There were many of the republican President Donald Trump’s nominees who should not have been confirmed by the republicans in the US Senate, and number one on that list is Betsy Devos as Secretary for the Department of Education. She is a darling of the far-right for her single minded determination to promote Charter Schools in Michigan. Her efforts have been proven to be a failure as detailed in the below lengthy report. The link to the entire report is footnoted at the end of this post.
Here’s the rest of the story….
On September 5, 2017, Mark Binelli of the New York Times Magazine penned the following report. “Michigan Gambledon Charter Schools. Its Children Lost.”
“Toss a dart at a map of Detroit, and the bull’s-eye, more or less, would be a tiny city called Highland Park. Only three square miles, Highland Park is surrounded by Detroit on nearly all sides, but it remains its own sovereign municipality thanks largely to Henry Ford, who started building Model Ts there in 1910. Ford didn’t care for the idea of paying Detroit taxes, so he pressured Highland Park to resist annexation by the larger city. By the end of the decade, his Albert Kahn-designed factory had revolutionized mass production. Five years later, Walter Chrysler started his own car company a few blocks away. “
“Sylvia Brown lives in the suburbs now, but she still proudly calls herself a Parker, the local term for a Highland Park native. When Brown was a kid, she’d tell people she lived in the capital of Detroit. Her father worked for the city, and her mother taught at the public elementary school. In high school, Brown played on the volleyball and tennis teams and won a scholarship her junior year to study abroad in Japan.”
“So when the offer came last summer to take a job as the superintendent of George Washington Carver Academy, a pre-K-8 charter school in Highland Park, Brown thrilled at the chance to come home. She also had no illusions about what she was signing up for. In 1992, Brown’s sophomore year at Highland Park High, Chrysler’s corporate headquarters decamped to exurban Auburn Hills, a departure that cost Highland Park a quarter of its tax base and 50 percent of its annual budget. Today the city is staring down the same problems as much of Detroit: crime, abandonment, disinvestment.”

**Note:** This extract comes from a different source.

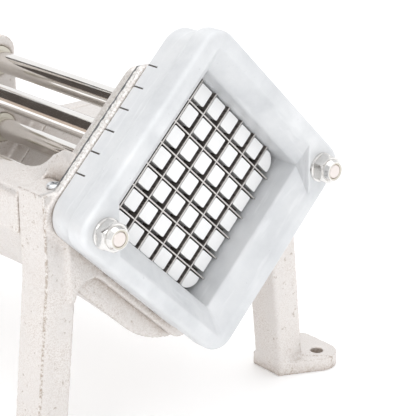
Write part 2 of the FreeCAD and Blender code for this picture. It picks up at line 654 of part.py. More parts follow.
def make_lever():
    half = LEVER_THICK / 2
    arm = lever_blank()
    arm = arm.cut(rod_x(PIVOT_Y, 0, -half - 1, half + 1, BUSH_R))
    arm = arm.cut(rod_x(PIVOT_Y, -LINK, -half - 1, half + 1, EYE_R))
    arm = arm.cut(rod_z(0, PIVOT_Y, LEVER_TOP - 20, LEVER_TOP + 1, 5.0))
    save(leaned(arm.removeSplitter(), TILT, PIVOT_Y), "lever_arm")
    bush = rod_x(PIVOT_Y, 0, -half - 0.5, half + 0.5, BUSH_R)
    bush = bush.cut(rod_x(PIVOT_Y, 0, -half - 1, half + 1, PIN_R + RUNNING))
    save(leaned(bush, TILT, PIVOT_Y), "lever_bushing")


def make_handle():
    lock_top = LEVER_TOP + 7.0
    grip_start, grip_end = LEVER_TOP + 92.0, LEVER_TOP + 212.0
    shaft = rod_z(0, PIVOT_Y, lock_top, grip_end - 4, 7.95)
    shaft = shaft.fuse(rod_z(0, PIVOT_Y, LEVER_TOP - 18, lock_top, 5.0))
    save(leaned(shaft.removeSplitter(), TILT, PIVOT_Y), "handle_shaft")
    r = 19.0 / math.sqrt(3.0)
    angles = [math.radians(60 * i) for i in range(6)]
    loop = [(r * math.cos(a), PIVOT_Y + r * math.sin(a)) for a in angles]
    nut = prism_z(loop, LEVER_TOP, lock_top).cut(rod_z(0, PIVOT_Y, LEVER_TOP - 1, lock_top + 1, 5.0))
    save(leaned(nut, TILT, PIVOT_Y), "handle_lock_nut")
    save(leaned(grip_solid(grip_start, grip_end), TILT, PIVOT_Y), "handle_grip")
    cap = rod_z(0, PIVOT_Y, grip_end - 4, grip_end, 7.9).fuse(rod_z(0, PIVOT_Y, grip_end, grip_end + 4, 12.5))
    cap = cap.removeSplitter()
    rim = [e for e in cap.Edges if abs(e.BoundBox.ZMin - grip_end - 4) < 1e-6 and e.BoundBox.ZLength < 1e-6]
    save(leaned(cap.makeFillet(2.5, rim), TILT, PIVOT_Y), "handle_end_cap")


def grip_solid(start, end):
    """A turned rubber sleeve with a swelling in the middle and a collar at its lower end."""
    middle = (start + end) / 2
    points = [Vector(12.5, PIVOT_Y, start + 8), Vector(14.2, PIVOT_Y, middle), Vector(12.5, PIVOT_Y, end)]
    curve = Part.BSplineCurve()
    curve.interpolate(points)
    bore, guard = 8.0, 15.0
    corners = [points[2], Vector(bore, PIVOT_Y, end), Vector(bore, PIVOT_Y, start),
               Vector(guard, PIVOT_Y, start), Vector(guard, PIVOT_Y, start + 6), points[0]]
    lines = [Part.makeLine(a, b) for a, b in zip(corners, corners[1:])]
    face = Part.Face(Part.Wire([curve.toShape()] + lines))
    return face.revolve(Vector(0, PIVOT_Y, 0), Vector(0, 0, 1), 360)


def make_links():
    for side, sign in (("left", -1), ("right", 1)):
        x0, x1 = sorted((sign * LINK_IN, sign * LINK_OUT))
        bar = box(x0, x1, ANCHOR_Y - 9, ANCHOR_Y + 9, -LINK, 0)
        bar = bar.fuse(rod_x(ANCHOR_Y, 0, x0, x1, 11.0)).fuse(rod_x(ANCHOR_Y, -LINK, x0, x1, 10.0))
        bar = bar.cut(rod_x(ANCHOR_Y, 0, x0 - 1, x1 + 1, PIN_R + RUNNING))
        bar = bar.cut(rod_x(ANCHOR_Y, -LINK, x0 - 1, x1 + 1, LINK_PIN_R + GAP))
        save(leaned(bar.removeSplitter(), -TILT, ANCHOR_Y), "swing_link_" + side)
    pin = rod_x(ANCHOR_Y, -LINK, -LINK_OUT - 2.6, LINK_OUT + 2.6, LINK_PIN_R)
    save(leaned(pin, -TILT, ANCHOR_Y), "link_pin")
    clips, spacers = [], []
    for sign in (-1, 1):
        x0, x1 = sorted((sign * LINK_OUT, sign * (LINK_OUT + 1.8)))
        clip = rod_x(ANCHOR_Y, -LINK, x0, x1, 7.0).cut(rod_x(ANCHOR_Y, -LINK, x0 - 1, x1 + 1, LINK_PIN_R))
        clips.append(leaned(clip, -TILT, ANCHOR_Y))
        x0, x1 = sorted((sign * (LEVER_THICK / 2 + 1.5), sign * LINK_IN))
        tube = rod_x(ANCHOR_Y, -LINK, x0, x1, 7.5).cut(rod_x(ANCHOR_Y, -LINK, x0 - 1, x1 + 1, LINK_PIN_R))
        spacers.append(leaned(tube, -TILT, ANCHOR_Y))
    save(Part.makeCompound(clips), "link_pin_clips")
    save(spacers[0], "link_spacer_left")
    save(spacers[1], "link_spacer_right")


def main():
    os.makedirs("parts", exist_ok=True)
    make_holder()
    make_blades()
    make_holder_fasteners()
    make_front_frame()
    make_set_screws()
    make_trough()
    make_trough_screws()
    make_rear_frame()
    make_bushings()
    make_pivot_pins()
    make_pusher()
    make_pusher_plate()
    make_rods()
    make_crossheads()
    make_lever_pin()
    make_lever()
    make_handle()
    make_links()


main()
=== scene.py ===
"""Looks of a lever dicer with a diamond-set blade grid: camera, studio, materials and detailed pieces."""
import json
import math

import bmesh
import bpy
from mathutils import Matrix, Vector


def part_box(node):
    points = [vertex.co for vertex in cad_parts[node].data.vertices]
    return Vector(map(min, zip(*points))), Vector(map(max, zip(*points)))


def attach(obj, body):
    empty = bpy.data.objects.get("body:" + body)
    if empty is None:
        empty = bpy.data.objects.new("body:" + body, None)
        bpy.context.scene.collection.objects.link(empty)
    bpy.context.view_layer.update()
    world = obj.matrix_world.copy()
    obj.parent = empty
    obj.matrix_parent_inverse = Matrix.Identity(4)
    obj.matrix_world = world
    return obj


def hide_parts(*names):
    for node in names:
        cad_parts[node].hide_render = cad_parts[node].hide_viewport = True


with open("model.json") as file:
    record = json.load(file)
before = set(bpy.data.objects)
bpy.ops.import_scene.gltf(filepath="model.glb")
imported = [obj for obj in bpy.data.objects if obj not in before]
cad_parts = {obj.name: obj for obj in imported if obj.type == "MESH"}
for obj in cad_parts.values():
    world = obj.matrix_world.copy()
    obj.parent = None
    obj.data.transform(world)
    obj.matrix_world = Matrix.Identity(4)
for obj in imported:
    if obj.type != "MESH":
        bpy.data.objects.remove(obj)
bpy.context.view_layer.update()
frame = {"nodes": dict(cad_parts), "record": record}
MM = 0.001
SLOTS = {part["node"]: part["material_slot"] for part in frame["record"]["subparts"]}
BODY_OF = {node: body for body, nodes in frame["record"]["behaviour"]["bodies"].items() for node in nodes}

# ---- places worked out from the frame ----
holder_lo, holder_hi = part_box("blade_holder")
AXIS_Z = (holder_lo.z + holder_hi.z) / 2  # height of the blade axis
WINDOW_Y = holder_lo.y + 10 * MM          # the window's front edge lies 10 mm behind the rim
WINDOW_CENTRE = Vector((0.0, WINDOW_Y, AXIS_Z))
CELL = 12.7 * MM                          # pitch of the blades
LEG_FRONT_Y = WINDOW_Y + 22 * MM
LEG_OUTER_X = 83.5 * MM                   # outer face of a front leg above its knee
KNEE_HEIGHT = AXIS_Z - 27 * MM
LEG_LEAN = 12.3 / 112.5                   # outward run of a front leg for each unit of drop
FLANGE_REAR_Y = WINDOW_Y + 26 * MM

# ---- camera ----
AZIMUTH, ELEVATION = -41.39, 20.86        # degrees
DISTANCE = 0.6785
LENS_MM, SENSOR_MM = 117.43, 36.0
SIDEWAYS, DOWN = 0.45 * MM, 7.67 * MM     # from the window's centre to the middle of the picture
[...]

“A major victim of the city’s borderline insolvency was its public-school system, which had been under state control since 2012. (Six different state-appointed emergency managers have run the district since then.) Plummeting enrollment, legacy costs and financial mismanagement had left the school system with a projected deficit of $10 million. The state’s solution that year was to “charterize” the entire district: void the teacher’s union contract, fire all employees and turn over control of the schools to a private, for-profit charter operator. But enrollment at Highland Park High continued to decline, so the state closed the school in 2015. Highland Park now has no high school, either public or charter. Families send their children to high schools in Detroit or the suburbs, where they have no electoral influence over local officials or school boards.”
“Even setting aside standardized test scores, which are debatable as measures of “success” or “failure,” Carver probably isn’t the sort of institution where most school-choice proponents would send their own children. In past years, headlines involving Carver included a 2008 cheating scandal (in which teachers were caught improperly coaching fourth and fifth graders on the answers to standardized tests) and a 2011 felony embezzlement conviction (of the school’s treasurer, who used $25,000 earmarked for textbooks to buy herself a house). Today, the school still lacks needed funds.”

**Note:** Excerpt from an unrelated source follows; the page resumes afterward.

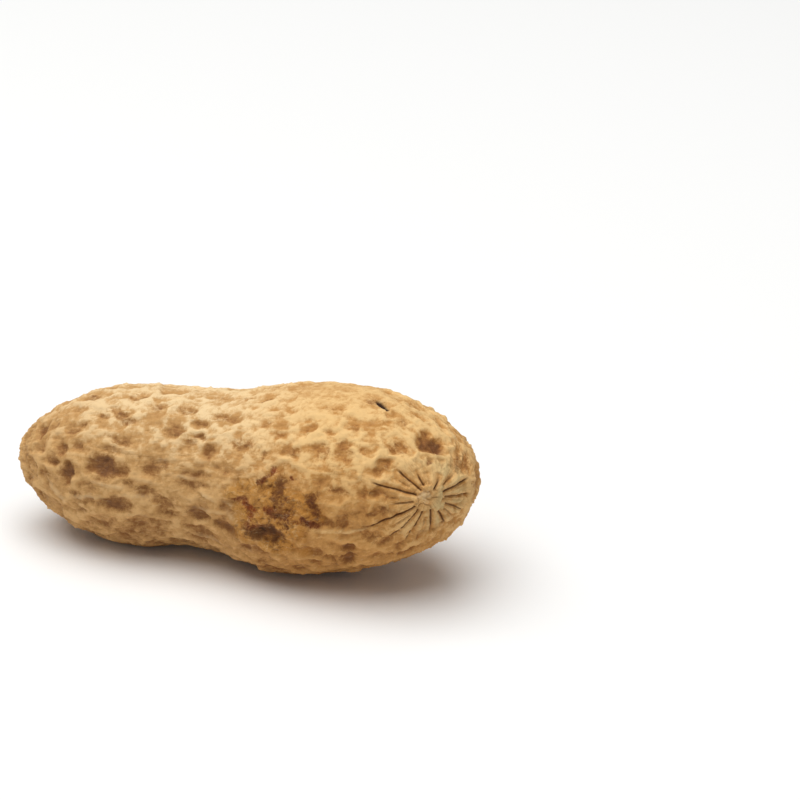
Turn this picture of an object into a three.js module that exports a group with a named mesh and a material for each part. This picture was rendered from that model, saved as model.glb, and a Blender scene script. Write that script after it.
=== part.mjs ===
// A two-seeded peanut in its shell, lying on its side as it rests on a table.
// Millimetres, +Z up. +X runs along the nut from its beak to its stem end; the stem scar is turned towards -Y.
// The origin is on the table, under the middle of the nut. The shell grew in one piece, so it is one mesh.
import * as THREE from "three";
import { mergeVertices } from "three/addons/utils/BufferGeometryUtils.js";

// Upright slices of the shell from the beak to the stem scar. The bearing is the way that a slice faces, in
// degrees from +X: the last slices fan round, so that the end is a dome with the scar on its near side.
const slices = [
  { centre: [-21.0, 0.4, 7.5], bearing: 0, halfWidth: 0, halfHeight: 0 },
  { centre: [-20.6, 0.4, 7.4], bearing: 0, halfWidth: 1.7, halfHeight: 1.6 },
  { centre: [-18.5, 0.4, 7.1], bearing: 0, halfWidth: 3.9, halfHeight: 3.8 },
  { centre: [-14.3, 0.5, 6.9], bearing: 0, halfWidth: 6.4, halfHeight: 6.4 },
  { centre: [-9.1, 0.6, 7.05], bearing: 0, halfWidth: 7.2, halfHeight: 7.1 },
  { centre: [-3.7, 0.6, 7.6], bearing: 0, halfWidth: 6.9, halfHeight: 6.9 },
  { centre: [1.5, 0.3, 7.8], bearing: 0, halfWidth: 7.9, halfHeight: 7.8 },
  { centre: [6.7, 0.0, 8.25], bearing: 0, halfWidth: 8.4, halfHeight: 8.3 },
  { centre: [11.6, -0.4, 9.0], bearing: -4, halfWidth: 8.1, halfHeight: 7.7 },
  { centre: [15.5, -1.2, 9.4], bearing: -14, halfWidth: 7.1, halfHeight: 6.4 },
  { centre: [18.0, -2.9, 9.7], bearing: -26, halfWidth: 5.5, halfHeight: 4.3 },
  { centre: [19.0, -4.9, 10.4], bearing: -39, halfWidth: 3.2, halfHeight: 2.2 },
  { centre: [18.6, -6.0, 10.9], bearing: -46, halfWidth: 1.5, halfHeight: 1.1 },
  { centre: [18.1, -6.6, 11.1], bearing: -50, halfWidth: 0, halfHeight: 0 },
];

// The net of veins, and the hollows that it encloses
const files = 14; // lines of hollows round the shell
const pitch = 3.2; // from one hollow to the next along its line
const stray = 0.4; // how far a hollow lies from its even place, as a share of the spacing
const hollowDepth = 0.7;
const veinHalfWidth = 0.15;
const hollowSlope = 0.95; // from the crown of a vein down to the floor of a hollow

// The star of grooves round the stem scar
const starGrooves = 12;
const scarRadius = 0.9;
const starRadius = 4.4;
const starDepth = 0.25;

// The two flat spots under the lobes, where the nut rests
const pressed = 0.14; // how far the nut is let down into the table before its underside is cut level
const plainHeight = 0.3; // up to this height the shell has no hollows
const fullHeight = 1.6; // from this height the hollows are full

const meshColumns = 72;
const meshRows = 76;

const { smoothstep, clamp, degToRad } = THREE.MathUtils;
const curveThrough = (points) => new THREE.CatmullRomCurve3(points, false, "catmullrom", 0.5);
const middles = curveThrough(slices.map((s) => new THREE.Vector3(...s.centre)));
const sizes = curveThrough(
  slices.map((s) => new THREE.Vector3(s.halfWidth, s.halfHeight, degToRad(s.bearing))),
);

// The smooth shell. Share runs from 0 at the beak to 1 at the scar; turn is the angle round a slice, from its
// far side over the top.
function smoothPoint(share, turn) {
  const { x: halfWidth, y: halfHeight, z: bearing } = sizes.getPoint(share);
  const across = halfWidth * Math.cos(turn);
  const offset = new THREE.Vector3(
    -Math.sin(bearing) * across,
    Math.cos(bearing) * across,
    halfHeight * Math.sin(turn),
  );
  return middles.getPoint(share).add(offset);
}

// How far a line over the top of the shell has run, at each step of its way from the beak to the scar
const walkSteps = 400;
const walked = [0];
for (let step = 1; step <= walkSteps; step++) {
  const from = smoothPoint((step - 1) / walkSteps, Math.PI / 2);
  const to = smoothPoint(step / walkSteps, Math.PI / 2);
  walked.push(walked[step - 1] + from.distanceTo(to));
}
const walkAt = (share) => walked[Math.round(share * walkSteps)];

// A repeatable number from 0 to 1 for each pair of whole numbers
function scatter(i, j) {
  const n = Math.sin(i * 127.1 + j * 311.7) * 43758.5453;
  return n - Math.floor(n);
}

// The hollows, in staggered lines from end to end
const hollows = [];
for (let file = 0; file < files; file++) {
  for (let k = -1; k * pitch < walked[walkSteps]; k++) {
    const early = file % 2 ? 0.25 : 0.75;
    hollows.push({
      walk: (k + early + 2 * stray * (scatter(file, k) - 0.5)) * pitch,
      turn: ((file + stray * (scatter(file, k + 50) - 0.5)) / files) * 2 * Math.PI,
      depth: hollowDepth * (0.5 + 0.5 * scatter(file, k + 100)),
    });
  }
}

// Depth of the hollows below the crowns of the veins. A vein runs wherever two hollows are equally near.
function netDepth(walk, turn, radius) {
  let nearest = { gap: Infinity };
  let second = { gap: Infinity };
  for (const hollow of hollows) {
    const apart = Math.atan2(Math.sin(turn - hollow.turn), Math.cos(turn - hollow.turn));
    const found = { gap: Math.hypot(walk - hollow.walk, radius * apart), depth: hollow.depth };
    if (found.gap < nearest.gap) {
      second = nearest;
      nearest = found;
    } else if (found.gap < second.gap) {
      second = found;
    }
  }
  const fromVein = (second.gap - nearest.gap) / 2;
  return nearest.depth * smoothstep(fromVein, veinHalfWidth, veinHalfWidth + hollowSlope);
}

// Depth of the grooves that run out from the scar
function grooveDepth(fromScar, turn) {
  const groove = Math.max(0, Math.cos(starGrooves * turn));
  const begins = smoothstep(fromScar, scarRadius, 2 * scarRadius);
  const ends = 1 - smoothstep(fromScar, starRadius / 2, starRadius);
  return starDepth * groove * begins * ends;
}

// A sphere whose poles become the beak and the scar, with each of its points moved to its place on the shell
function shellGeometry() {
  const sphere = new THREE.SphereGeometry(1, meshColumns, meshRows);
  sphere.deleteAttribute("normal");
  sphere.deleteAttribute("uv");
  const geometry = mergeVertices(sphere, 1e-4);
  const position = geometry.getAttribute("position");
  const scar = smoothPoint(1, 0);
  const onSphere = new THREE.Vector3();
  for (let i = 0; i < position.count; i++) {
    onSphere.fromBufferAttribute(position, i);
    const share = Math.acos(clamp(onSphere.y, -1, 1)) / Math.PI;
    const turn = Math.atan2(onSphere.z, onSphere.x);
    const point = smoothPoint(share, turn);
    const inward = middles.getPoint(share).sub(point);
    const radius = inward.length();
    const fromScar = point.distanceTo(scar);
    const hollowShare =
      smoothstep(point.z, plainHeight, fullHeight) * smoothstep(fromScar, starRadius / 2, starRadius);
    const depth = hollowShare * netDepth(walkAt(share), turn, radius) + grooveDepth(fromScar, turn);
    point.addScaledVector(inward.normalize(), Math.min(depth, radius / 2));
    position.setXYZ(i, point.x, point.y, Math.max(point.z - pressed, 0));
  }
  geometry.computeVertexNormals();
  return geometry;
}

const husk = new THREE.MeshStandardMaterial({ color: 0xc79a62, roughness: 0.85, metalness: 0 });
const shell = new THREE.Mesh(shellGeometry(), husk);
shell.name = "peanut_shell";

const peanut = new THREE.Group();
peanut.name = "peanut";
peanut.add(shell);

export default peanut;
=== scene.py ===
import math

import bpy
import numpy as np
from mathutils import Matrix, Vector, kdtree, noise


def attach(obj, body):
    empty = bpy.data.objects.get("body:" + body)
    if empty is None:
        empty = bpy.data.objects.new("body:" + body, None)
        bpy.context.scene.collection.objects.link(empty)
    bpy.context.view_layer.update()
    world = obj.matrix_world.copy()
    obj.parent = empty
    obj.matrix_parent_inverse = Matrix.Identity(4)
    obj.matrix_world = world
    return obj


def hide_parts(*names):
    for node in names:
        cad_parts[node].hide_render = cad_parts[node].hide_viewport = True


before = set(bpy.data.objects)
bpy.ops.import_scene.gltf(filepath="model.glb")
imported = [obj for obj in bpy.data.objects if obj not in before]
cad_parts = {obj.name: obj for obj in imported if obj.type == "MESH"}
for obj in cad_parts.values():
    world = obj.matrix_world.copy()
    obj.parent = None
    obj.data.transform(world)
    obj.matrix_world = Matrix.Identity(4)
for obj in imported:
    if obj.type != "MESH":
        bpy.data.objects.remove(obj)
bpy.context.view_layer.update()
mm = 0.001
print("frame loaded")

stage = {
    "azimuth": 18, "elevation": 25,          # degrees, the way the camera looks at the nut
    "distance": 290, "aim": (0.3, 0.1, 7.86),  # mm, the camera stands off from this spot
    "panRight": 2.57, "panUp": 1.22,         # degrees, leaves the nut left of and below the middle
    "lens": 150, "sensorWidth": 36,          # mm
    "clipStart": 10,
    "skySize": 700, "skyPlace": (-80, -50, 600),
    "skyPower": 4.7,                         # watts
    "roomLight": 0.28, "roomLook": 0.85,
    "floorSize": 1000, "floorColour": (0.9, 0.9, 0.89, 1), "floorRoughness": 0.9,
}


def standOff():
    turn = math.radians(stage["azimuth"])
    lift = math.radians(stage["elevation"])
    back = Vector((math.sin(turn) * math.cos(lift), -math.cos(turn) * math.cos(lift), math.sin(lift)))
    right = Vector((math.cos(turn), math.sin(turn), 0))
    return right, back.cross(right), back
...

“Charter proponents will point out, correctly, that you could work up a similar indictment of any number of public schools in struggling cities like Detroit. But in theory, at least, public-school districts have superintendents tasked with evaluating teachers and facilities. Carver, on the other hand, is accountable to more ambiguous entities — like, for example, Oak Ridge Financial, the Minnesota-based financial-services firm that sent a team of former educators to visit the school. They had come not in service of the children but on behalf of shareholders expecting a thorough vetting of a long-term investment: Brown was in negotiations with Oak Ridge about refinancing the school’s debt in order to make much-needed repairs, and the firm was performing the sort of oversight normally handled by a school district. Michigan schools remaining in the bottom fifth percentile for three years running must close, which, in the case of Carver, would leave Oak Ridge on the hook for a 13-year loan.”
“The crisis at Carver Academy was not unfolding in isolation. Michigan’s aggressively free-market approach to schools has resulted in one of the most deregulated educational environments in the country, a laboratory in which consumer choice and a shifting landscape of supply and demand (and profit motive, in the case of many charters) were pitched as ways to improve life in the classroom for the state’s 1.5 million public-school students. But a Brookings Institution analysis done this year of national test scores ranked Michigan last among all states when it came to improvements in student proficiency. And a 2016 analysis by the Education Trust-Midwest, a nonpartisan education policy and research organization, found that 70 percent of Michigan charters were in the bottom half of the state’s rankings. Michigan has the most for-profit charter schools in the country and some of the least state oversight. Even staunch charter advocates have blanched at the Michigan model.”